# [GUIDE] Make a nandroid backup. Do it...now! :)



## Redflea (Jun 7, 2011)

So you've got Android CM7 on your shiny new Touchpad, things are running great, you get a little cocky and decide to try a few tweaks, or a pre-release patch and wham, somethings wrong and you're unable to boot CM any more.

Or things just suddenly go south for no reason that you can see and you can't boot into CM.

Having a ClockworkMod Recovery "nandroid" backup available could save you from some very bad mojo in the cases above, and allow you to recovery without having to wipe data/factory reset (removes all your installed apps and app data), remove/reinstall CM, etc., if you get into a bind.

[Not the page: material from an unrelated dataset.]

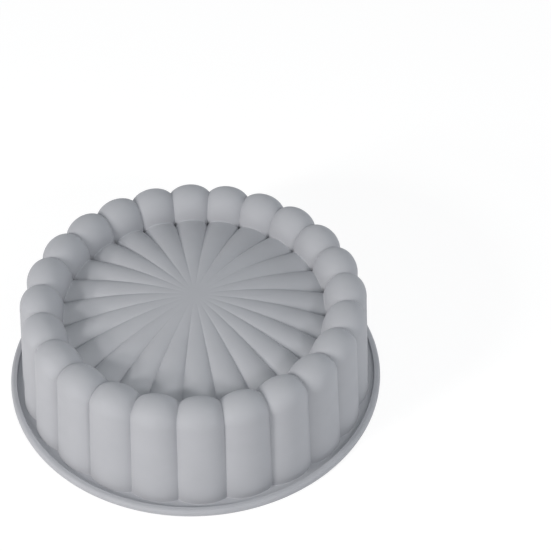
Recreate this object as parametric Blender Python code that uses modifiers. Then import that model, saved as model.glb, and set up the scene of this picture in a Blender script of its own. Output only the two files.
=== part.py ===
# Fluted silicone mousse cake mould, standing on its mouth with the closed side up.
# The real mould is one flexible casting. It is kept here as its five zones, which meet face to face
# on level planes: flange, rim_bead, fluted_wall, lobed_crown and fluted_floor.
# Metres, +Z up. The origin is the middle of the mouth plane, which is what the mould stands on.

import math
from collections import namedtuple

import bmesh
import bpy
import numpy as np

# Lobes: each one is an arc across, from crease to crease, with its crest in the middle
LOBE_COUNT = 24
LOBE_ARC_HALF_ANGLE = math.radians(60)

# Flutes: how far out their crests stand at the flange, and how far they lean in up to the spring of the crown
CREST_BASE_RADIUS = 0.0963
WALL_LEAN = 0.0040
SPRING_HEIGHT = 0.0504

# Crown, along a crest: outwards and inwards of its top, and above the spring and the floor's edge. Its outer
# side is a quarter ellipse, but a power above 2 makes it leave the wall more gently
CROWN_OUTER_WIDTH = 0.0106
CROWN_INNER_WIDTH = 0.0122
CROWN_RISE = 0.0117
CROWN_DROP = 0.0134
SHOULDER_POWER = 2.4

# Floor: how far its middle stands above its edge, the powers of the radius by which it falls and by which its
# ribs grow in height, and the upturned lip at its edge that carries the crown
FLOOR_RISE = 0.0080
FLOOR_POWER = 2.2
RIB_POWER = 2.0
FLOOR_LIP_HEIGHT = 0.0008

# Creases between the lobes: how far in they lie behind the crests, and how far below them
CREASE_BASE_DEPTH = 0.0028
CREASE_SPRING_DEPTH = 0.0038
CREASE_TOP_DEPTH = 0.0010
CREASE_TOP_DROP = 0.0050
CREASE_FOOT_DEPTH = 0.0019
CREASE_FOOT_DROP = 0.0044

# Silicone behind a lobe's crest, and behind a crease, where it is thicker
CREST_THICKNESS = 0.0018
CREASE_THICKNESS = 0.0025

# Rim: the strip of flange that shows between the crests and the bead, and the low bead on the flange's edge,
# flat on top with a wide round outside and a small one inside
LEDGE_WIDTH = 0.0026
BEAD_WIDTH = 0.0036
BEAD_HEIGHT = 0.0018
BEAD_OUTER_ROUND = 0.0019
BEAD_INNER_ROUND = 0.0005
FLANGE_THICKNESS = 0.0020
FLANGE_CORNER_RADIUS = 0.0008
MOUTH_EDGE_RADIUS = 0.0008

# Facets
COLUMNS_PER_LOBE = 6
ARCH_STEPS = 5
FLOOR_STEPS = 4
CORNER_STEPS = 2
BEAD_OUTER_STEPS = 4
BEAD_INNER_STEPS = 2
BEAD_TURN_STEPS = 72
MERGE_DISTANCE = 0.00001
SMOOTH_ANGLE = math.radians(35)

# Grey silicone rubber, a shade apart from zone to zone
SILICONE_ROUGHNESS = 0.5
SILICONE_IOR = 1.41
ZONE_COLOURS = {
    "flange": (0.36, 0.37, 0.39),
    "rim_bead": (0.42, 0.43, 0.45),
    "fluted_wall": (0.40, 0.41, 0.43),
    "lobed_crown": (0.38, 0.39, 0.41),
    "fluted_floor": (0.34, 0.35, 0.37),
}

PART_COLLECTION = "silicone_mousse_cake_mould"

# One side view of the casting: the wall leans in from base to spring, the crown arches over from
# spring to top to foot, and the floor rises from the foot to the middle. The floor's fall and the rib's
# height are those at the floor's radius
SideView = namedtuple("SideView", "base spring top top_height foot foot_height centre_height "
                                  "floor_radius floor_fall rib_height")


def crest_view():
    """Outer face along a lobe's crest."""
    spring = CREST_BASE_RADIUS - WALL_LEAN
    top = spring - CROWN_OUTER_WIDTH
    top_height = SPRING_HEIGHT + CROWN_RISE
    foot = top - CROWN_INNER_WIDTH
    foot_height = top_height - CROWN_DROP
    return SideView(CREST_BASE_RADIUS, spring, top, top_height, foot, foot_height, foot_height + FLOOR_RISE,
                    foot, FLOOR_RISE + CREASE_FOOT_DROP, CREASE_FOOT_DROP)


def crease_view():
    """Outer face along the crease between two lobes, behind and below the crest."""
    crest = crest_view()
    foot = crest.foot + CREASE_FOOT_DEPTH
    return SideView(crest.base - CREASE_BASE_DEPTH, crest.spring - CREASE_SPRING_DEPTH,
                    crest.top - CREASE_TOP_DEPTH, crest.top_height - CREASE_TOP_DROP,
                    foot, crest.foot_height - CREASE_FOOT_DROP, crest.centre_height,
                    foot, crest.floor_fall, 0)


def flange_radius():
    """The mould's outer radius."""
    return CREST_BASE_RADIUS + LEDGE_WIDTH + BEAD_WIDTH


def clear_scene():
    """Empty the file."""
    for old in list(bpy.data.objects):
        bpy.data.objects.remove(old, do_unlink=True)


def silicone(zone):
    """Satin silicone rubber in the zone's colour."""
    material = bpy.data.materials.new(f"silicone_{zone}")
    material.use_nodes = True
    shader = material.node_tree.nodes["Principled BSDF"]
    shader.inputs["Base Color"].default_value = (*ZONE_COLOURS[zone], 1)
    shader.inputs["Roughness"].default_value = SILICONE_ROUGHNESS
    shader.inputs["Metallic"].default_value = 0
    shader.inputs["IOR"].default_value = SILICONE_IOR
    material.diffuse_color = (*ZONE_COLOURS[zone], 1)
    return material


def add_zone(name, mesh, collection):
    """An object for one zone, shaded smooth but for its creases."""
    mesh.shade_smooth()
    mesh.set_sharp_from_angle(angle=SMOOTH_ANGLE)
    mesh.materials.append(silicone(name))
    item = bpy.data.objects.new(name, mesh)
    collection.objects.link(item)
    return item


def floor_height(view, radius):
    """A curve down from the floor's middle, with a rib on it that stands higher the further out."""
    share = radius / view.floor_radius
    fall = view.floor_fall * share**FLOOR_POWER
    return view.centre_height - fall + view.rib_height * share**RIB_POWER


def inner_view(outer, thickness):
    """The inner face's side view, behind the outer one. At the floor's middle all views come together."""
    inner = outer._replace(base=outer.base - thickness, spring=outer.spring - thickness,
                           top_height=outer.top_height - thickness, foot=outer.foot + thickness,
                           centre_height=outer.centre_height - CREST_THICKNESS,
                           floor_fall=outer.floor_fall + thickness - CREST_THICKNESS)
    return inner._replace(foot_height=floor_height(inner, inner.foot))


def split_height():
    """Level plane on which the crown stands, on the wall outside and on the floor's lip inside."""
    return crest_view().foot_height + FLOOR_LIP_HEIGHT


def wall_rows(view):
    """Radius and height at the wall's foot, on the flange, and at its top, under the crown."""
    share = (split_height() - FLANGE_THICKNESS) / (SPRING_HEIGHT - FLANGE_THICKNESS)
    top_radius = view.base + (view.spring - view.base) * share
    return [(view.base, FLANGE_THICKNESS), (top_radius, split_height())]


def lip_turn(view):
    """Turn along the crown's inner quarter ellipse, from its foot up, at which it meets the split plane."""
    return math.asin((split_height() - view.foot_height) / (view.top_height - view.foot_height))


def leg_point(view, turn):
    """Radius and height on the inner quarter ellipse, at a turn of 0 at its foot and a right angle on top."""
    radius = view.top - (view.top - view.foot) * math.cos(turn)
    return radius, view.foot_height + (view.top_height - view.foot_height) * math.sin(turn)


def crown_rows(view):
    """Radius and height from the wall's top over the crown's shoulder and inner side and down to the lip."""
    points = [wall_rows(view)[1]]
    for turn in np.linspace(0, math.pi / 2, ARCH_STEPS, endpoint=False):
        radius = view.top + (view.spring - view.top) * math.cos(turn)
        lift = math.sin(turn)**(2 / SHOULDER_POWER)
        points.append((radius, SPRING_HEIGHT + (view.top_height - SPRING_HEIGHT) * lift))
    for turn in np.linspace(math.pi / 2, lip_turn(view), ARCH_STEPS + 1):
        points.append(leg_point(view, turn))
    return points


def floor_rows(view):
    """Radius and height from the lip's top down to the foot and along the floor, short of its middle."""
    points = [leg_point(view, lip_turn(view))]
    for radius in np.linspace(view.foot, 0, FLOOR_STEPS, endpoint=False):
        points.append((radius, floor_height(view, radius)))
    return points


def lobe_columns():
    """Polar angle of each column round the mould, and its share of the way from crest to crease."""
    half_pitch = math.pi / LOBE_COUNT
    half_columns = COLUMNS_PER_LOBE // 2
    arc = np.arange(-half_columns, half_columns) * LOBE_ARC_HALF_ANGLE / half_columns
    across = np.sin(arc) / math.sin(LOBE_ARC_HALF_ANGLE)
    fall = (1 - np.cos(arc)) / (1 - math.cos(LOBE_ARC_HALF_ANGLE))
    lobe_middles = np.arange(LOBE_COUNT)[:, None] * 2 * half_pitch
    return (lobe_middles + across * half_pitch).ravel(), np.tile(fall, LOBE_COUNT)


def level_ring(radius, height):
    """A level ring with a radius, or with a radius for each column."""
    angle, _ = lobe_columns()
    return np.stack([radius * np.cos(angle), radius * np.sin(angle), np.full_like(angle, height)], axis=1)


def lobed_rings(rows, crest, crease):
    """Rings round the mould, each lofted from its place on the crest to its place in the crease."""
    angle, fall = lobe_columns()
    rings = []
    for (crest_radius, crest_height), (crease_radius, crease_height) in zip(rows(crest), rows(crease)):
        radius = crest_radius + (crease_radius - crest_radius) * fall
        height = crest_height + (crease_height - crest_height) * fall
        rings.append(np.stack([radius * np.cos(angle), radius * np.sin(angle), height], axis=1))
    return rings


def both_faces(rows):
    """Outer rings of a zone and then its inner rings in reverse, so that they run once round its wall."""
    inner_crest = inner_view(crest_view(), CREST_THICKNESS)
    inner_crease = inner_view(crease_view(), CREASE_THICKNESS)
    return lobed_rings(rows, crest_view(), crease_view()), lobed_rings(rows, inner_crest, inner_crease)[::-1]


def loft(name, rings, poles=None):
    """A closed mesh over rings of equal count: a ring-shaped tube, or a body that ends in two poles."""
    form = bmesh.new()
    rows = [[form.verts.new(point) for point in ring] for ring in rings]
    pairs = list(zip(rows, rows[1:]))
    if poles is None:
        pairs.append((rows[-1], rows[0]))
    for near, far in pairs:
        for here in range(len(near)):
            after = (here + 1) % len(near)
            form.faces.new((near[here], near[after], far[after], far[here]))
    if poles is not None:
        first, last = (form.verts.new(pole) for pole in poles)
        for here in range(len(rows[0])):
            after = (here + 1) % len(rows[0])
            form.faces.new((first, rows[0][after], rows[0][here]))
            form.faces.new((rows[-1][here], rows[-1][after], last))
    mesh = bpy.data.meshes.new(name)
    form.to_mesh(mesh)
    form.free()
    return mesh


def fluted_wall(collection):
    """Leaning wall of convex flutes, from the flange up to the crown."""
    outer, inner = both_faces(wall_rows)
    add_zone("fluted_wall", loft("fluted_wall", outer + inner), collection)


def lobed_crown(collection):
    """Ring of ball-ended lobes that arches from the wall over to the floor's lip."""
    outer, inner = both_faces(crown_rows)
    add_zone("lobed_crown", loft("lobed_crown", outer + inner), collection)


def fluted_floor(collection):
    """Recessed closed side: a low dome with a radial rib for each lobe, fading to a plain middle."""
    outer, inner = both_faces(floor_rows)
    middle = crest_view().centre_height
    poles = ((0, 0, middle - CREST_THICKNESS), (0, 0, middle))
    add_zone("fluted_floor", loft("fluted_floor", inner + outer, poles), collection)


def corner_turns():
    """Turns of a rounded edge, over its right angle."""
    return np.linspace(0, math.pi / 2, CORNER_STEPS + 1)


def flange(collection):
    """Flat collar: round outside, and scalloped inside, where it carries on the wall's inner face."""
    _, fall = lobe_columns()
    crest_mouth = crest_view().base - CREST_THICKNESS
    crease_mouth = crease_view().base - CREASE_THICKNESS
    mouth = crest_mouth + (crease_mouth - crest_mouth) * fall
    rings = [level_ring(mouth, FLANGE_THICKNESS)]
    for turn in corner_turns():
        widening = MOUTH_EDGE_RADIUS * (1 - math.cos(turn))
        rings.append(level_ring(mouth + widening, MOUTH_EDGE_RADIUS * (1 - math.sin(turn))))
    for turn in corner_turns():
        radius = flange_radius() - FLANGE_CORNER_RADIUS * (1 - math.sin(turn))
        rings.append(level_ring(radius, FLANGE_CORNER_RADIUS * (1 - math.cos(turn))))
    rings.append(level_ring(flange_radius(), FLANGE_THICKNESS))
    add_zone("flange", loft("flange", rings), collection)


def rim_bead(collection):
    """Low bead that stiffens the flange's outer edge: its outline turned about the axis."""
    inside = flange_radius() - BEAD_WIDTH
    top = FLANGE_THICKNESS + BEAD_HEIGHT
    outline = [(inside, FLANGE_THICKNESS)]
    for turn in np.linspace(0, math.pi / 2, BEAD_INNER_STEPS + 1):
        outline.append((inside + BEAD_INNER_ROUND * (1 - math.cos(turn)),
                        top - BEAD_INNER_ROUND * (1 - math.sin(turn))))
    for turn in np.linspace(math.pi / 2, 0, BEAD_OUTER_STEPS + 1):
        outline.append((flange_radius() - BEAD_OUTER_ROUND * (1 - math.cos(turn)),
                        FLANGE_THICKNESS + BEAD_HEIGHT * math.sin(turn)))
    mesh = bpy.data.meshes.new("rim_bead")
    corners = [(radius, 0, height) for radius, height in outline]
    mesh.from_pydata(corners, [(here, (here + 1) % len(corners)) for here in range(len(corners))], [])
    screw = add_zone("rim_bead", mesh, collection).modifiers.new("turn", "SCREW")
    screw.steps = BEAD_TURN_STEPS
    screw.render_steps = BEAD_TURN_STEPS
    screw.use_merge_vertices = True
    screw.merge_threshold = MERGE_DISTANCE
    screw.use_smooth_shade = True


def build():
    """The whole mould, standing at the origin."""
    clear_scene()
    mould = bpy.data.collections.new(PART_COLLECTION)
    bpy.context.scene.collection.children.link(mould)
    for zone in (flange, rim_bead, fluted_wall, lobed_crown, fluted_floor):
        zone(mould)


build()
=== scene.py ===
# Fluted silicone cake mould, standing on its mouth on a pale table
import math
import bpy
import numpy as np
from mathutils import Matrix, Vector


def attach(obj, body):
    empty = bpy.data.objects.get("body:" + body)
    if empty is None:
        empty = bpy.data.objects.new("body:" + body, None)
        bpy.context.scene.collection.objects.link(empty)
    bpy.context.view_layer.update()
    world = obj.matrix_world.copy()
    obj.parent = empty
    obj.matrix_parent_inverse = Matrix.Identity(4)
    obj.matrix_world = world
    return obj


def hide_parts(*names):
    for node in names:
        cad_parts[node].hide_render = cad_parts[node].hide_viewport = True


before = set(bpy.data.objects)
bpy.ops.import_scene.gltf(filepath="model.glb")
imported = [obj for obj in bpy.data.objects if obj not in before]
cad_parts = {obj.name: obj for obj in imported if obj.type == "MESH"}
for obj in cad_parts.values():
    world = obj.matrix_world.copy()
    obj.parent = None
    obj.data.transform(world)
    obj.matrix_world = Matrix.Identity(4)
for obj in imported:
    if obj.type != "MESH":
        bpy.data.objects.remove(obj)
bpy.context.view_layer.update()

mm = 0.001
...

A nandroid backup contains *everything* in your current Android setup (not webOS, that is not included) - think of it as an image of your Android setup - operating system, apps & app data, settings, theme, etc.

So take a moment from your crazed fondling of your suddenly oh so sexy dual-booting, Android and webOS toting, totally terrific Touchpad, and boot into recovery (press and hold power button and select Reboot and then Recovery) and use the Backup option in ClockworkMod Recovery to make a backup of your current setup. Everything Android is backed up - apps, data, settings, kernel, so if you restore that backup later you'll have a complete "re-do" of your current setup.

Always make a new backup (or make sure you have a recent one you'd be OK falling back to) before you try any new tweaks or other changes that could destabilize your setup.

You can also rename and delete your backups to make them easier to use and keep them from using up too much space on your Touchpad. (Instructions below.)

You'll be glad you did this if something goes wrong, and you find you can still boot into Recovery and restore a backup to save your butt.

Happy CM-Touchpadding to all.

*How To*

Really easy to do...

1. Press and hold power key until power menu appears
2. Select Reboot
3. Select Recovery
- TP will reboot into recovery - looks something like this:










Use the volume buttons to navigate, and the Home button to select. The Power button backs you up one level in the menu.

4. Select "backup and restore"
5. Select "Backup"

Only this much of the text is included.